Continuous Spectra: These spectra show a continuous range of wavelengths without any breaks or gaps. They are produced by hot, dense objects like stars, which emit radiation across a broad range of wavelengths.

Emission Spectra: Emission spectra are produced when atoms or molecules in a hot, low-density gas emit radiation at specific wavelengths characteristic of the elements or compounds present. These spectra appear as bright lines against a dark background and are often observed in nebulae and the outer atmospheres of stars.

Absorption Spectra: Absorption spectra are formed when a continuous spectrum passes through a cooler, low-density gas. Atoms or molecules in the gas absorb specific wavelengths of light, creating dark lines or bands in the spectrum. These lines correspond to the wavelengths of light absorbed by the atoms or molecules in the gas.

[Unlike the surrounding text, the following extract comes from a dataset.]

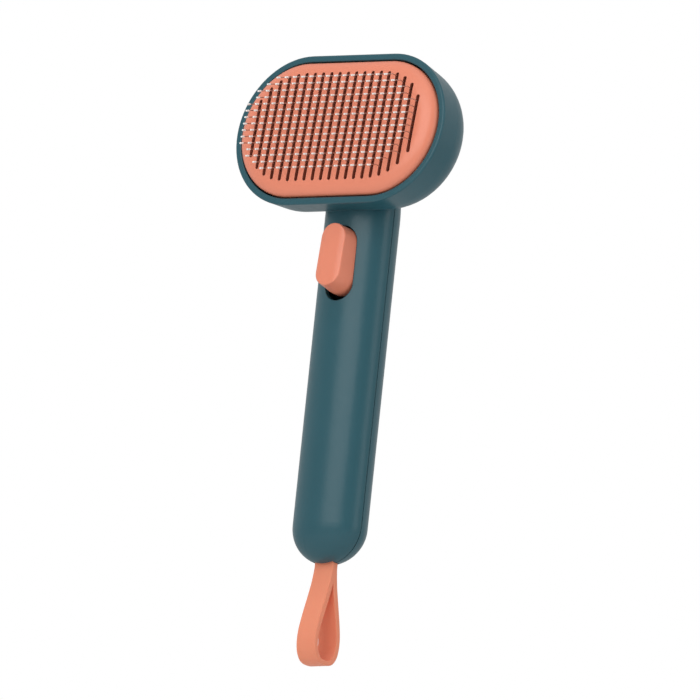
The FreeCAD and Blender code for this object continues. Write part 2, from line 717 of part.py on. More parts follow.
def trigger_button():
    """Hollow push button with two posts inside."""
    cutter = face_cutter()
    button = button_prism(0).cut(cutter)
    button = button.cut(box(-20, 20, BUTTON_BACK_Y, 60, -90, 0))
    # guards the rounding of the face: the sharp button stays if it fails or is invalid
    try:
        rounded = button.makeFillet(FACE_FILLET, [e for e in button.Edges if on_face_rim(e)])
        button = rounded if rounded.isValid() else button
    except Exception:
        pass
    inner_cutter = cutter.copy()
    inner_cutter.translate(FACE_NORMAL * -2.0)
    button = button.cut(button_prism(1.6).cut(inner_cutter))
    posts = Part.Compound([
        rod(2.0, V(0, -0.5, z), Y, BUTTON_BACK_Y + 0.5) for z in BUTTON_POSTS_Z
    ])
    post_room = button_prism(1.0).cut(cutter)
    button = button.fuse(posts.common(post_room)).removeSplitter()
    for z in BUTTON_POSTS_Z:
        button = button.cut(rod(0.8, V(0, BUTTON_BACK_Y - 6.5, z), Y, 8))
    # clearance round the lever's barrel
    return button.cut(rod_x(3.5, -8, 8, PIVOT_Y, PIVOT_Z))


def trigger_lever():
    """Barrel on the pivot, plate behind the button, arm up into the head."""
    reach = DRIVE_EYE - V(0, PIVOT_Y, PIVOT_Z)
    arm = Part.makeBox(6.0, 4.2, reach.Length, V(-3.0, -2.1, 0))
    lean = Rotation(X, -math.degrees(math.atan2(reach.y, reach.z)))
    arm.Placement = Placement(V(0, PIVOT_Y, PIVOT_Z), lean)
    corners = [
        V(-1.2, LEVER_BACK_Y, -45), V(-1.2, LEVER_BACK_Y, PIVOT_Z),
        V(-1.2, PIVOT_Y + 2.6, PIVOT_Z),
    ]
    rib = Part.Face(Part.makePolygon(corners + corners[:1])).extrude(V(2.4, 0, 0))
    lever = join([
        rod_x(3.0, -6.5, 6.5, PIVOT_Y, PIVOT_Z),
        box(-4.4, 4.4, BUTTON_BACK_Y, LEVER_BACK_Y, -61.0, PIVOT_Z),
        arm,
        rod_x(2.5, -3.0, 3.0, DRIVE_EYE.y, DRIVE_EYE.z),
        rib,
        rod(1.4, V(0, LEVER_BACK_Y, SPRING_Z), Y, 3.4),
    ])
    lever = lever.cut(rod_x(PIVOT_BUSH_R, -8, 8, PIVOT_Y, PIVOT_Z))
    lever = lever.cut(rod_x(DRIVE_R, -4, 4, DRIVE_EYE.y, DRIVE_EYE.z))
    return lever.cut(rod(0.85, V(0, BUTTON_BACK_Y - 1, LEVER_SCREW_Z), Y, 8))


def pivot_bush():
    bush = rod_x(PIVOT_BUSH_R, -6.9, 6.9, PIVOT_Y, PIVOT_Z)
    return bush.cut(rod_x(PIVOT_R + 0.03, -8, 8, PIVOT_Y, PIVOT_Z))


def trigger_spring():
    """Spring between the lever's plate and the rear housing."""
    start = V(0, LEVER_BACK_Y, SPRING_Z)
    return coil(2.3, 0.3, start, Y, SPRING_SEAT_Y - LEVER_BACK_Y, 6)


# =====================================================================
# Hanging loop
# =====================================================================
def loop_curve(points, side, start_slope):
    """One side of a loop outline, from the top down to the middle of the bottom."""
    curve = Part.BSplineCurve()
    curve.interpolate(
        Points=[V(0, PART_Y + STRAP_Y + side * y, z) for y, z in points],
        InitialTangent=V(0, side * start_slope, -1),
        FinalTangent=V(0, -side, 0),
    )
    return curve.toShape()


def hanging_loop():
    """Closed strap with an eye round the loop pin."""
    eye_r = LOOP_BORE_R + STRAP_T
    sine, cosine = math.sin(EYE_ANGLE), math.cos(EYE_ANGLE)
    arc_ends, necks = [], []
    for side in SIDES:
        start = V(0, PART_Y + side * eye_r * cosine, LOOP_Z - eye_r * sine)
        neck_y, neck_z = LOOP_OUTER[0]
        neck = Part.BSplineCurve()
        neck.interpolate(
            Points=[start, V(0, PART_Y + STRAP_Y + side * neck_y, neck_z)],
            InitialTangent=V(0, -side * sine, -cosine),
            FinalTangent=V(0, 0, -1),
        )
        arc_ends.append(start)
        necks.append(neck.toShape())
    eye_arc = Part.Arc(arc_ends[0], V(0, PART_Y, LOOP_Z + eye_r), arc_ends[1]).toShape()
    outer_rear, outer_front = [loop_curve(LOOP_OUTER, side, 0) for side in SIDES]
    outer_edges = [eye_arc, necks[0], outer_rear, necks[1], outer_front]
    inner_edges = [loop_curve(LOOP_INNER, side, 0.25) for side in SIDES]
    strap, opening = [
        Part.Face(Part.Wire(Part.sortEdges(edges)[0])).extrude(V(STRAP_W, 0, 0))
        for edges in (outer_edges, inner_edges)
    ]
    strap = strap.cut(opening)
    strap.translate(V(-STRAP_W / 2, 0, 0))
    return strap.cut(rod_x(LOOP_BORE_R, -8, 8, PART_Y, LOOP_Z))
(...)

Absorption spectra are useful for identifying the chemical composition of stars and interstellar matter.

Atomic Absorption Spectra: Atomic absorption spectra result from transitions of electrons within atoms. They typically appear as sharp lines corresponding to specific energy transitions within the atom.

Molecular Absorption Spectra: Molecular absorption spectra arise from transitions of energy levels within molecules. They can be more complex than atomic spectra, with multiple lines and bands corresponding to different molecular transitions.

Stellar Spectra: Stellar spectra are a combination of absorption and emission spectra, providing information about the composition and temperature of stars. They are typically classified into spectral types based on the presence and intensity of absorption lines, with the OBAFGKM sequence being the most commonly used classification scheme.

Astronomers use spectroscopy to study objects ranging from individual stars and galaxies to the universe's large-scale structure. By analyzing the spectra of celestial objects, scientists can uncover fundamental properties such as chemical composition, temperature, density, velocity, and even the presence of magnetic fields. Spectroscopy is thus a powerful tool in modern astronomy, enabling researchers to unlock the mysteries of the cosmos.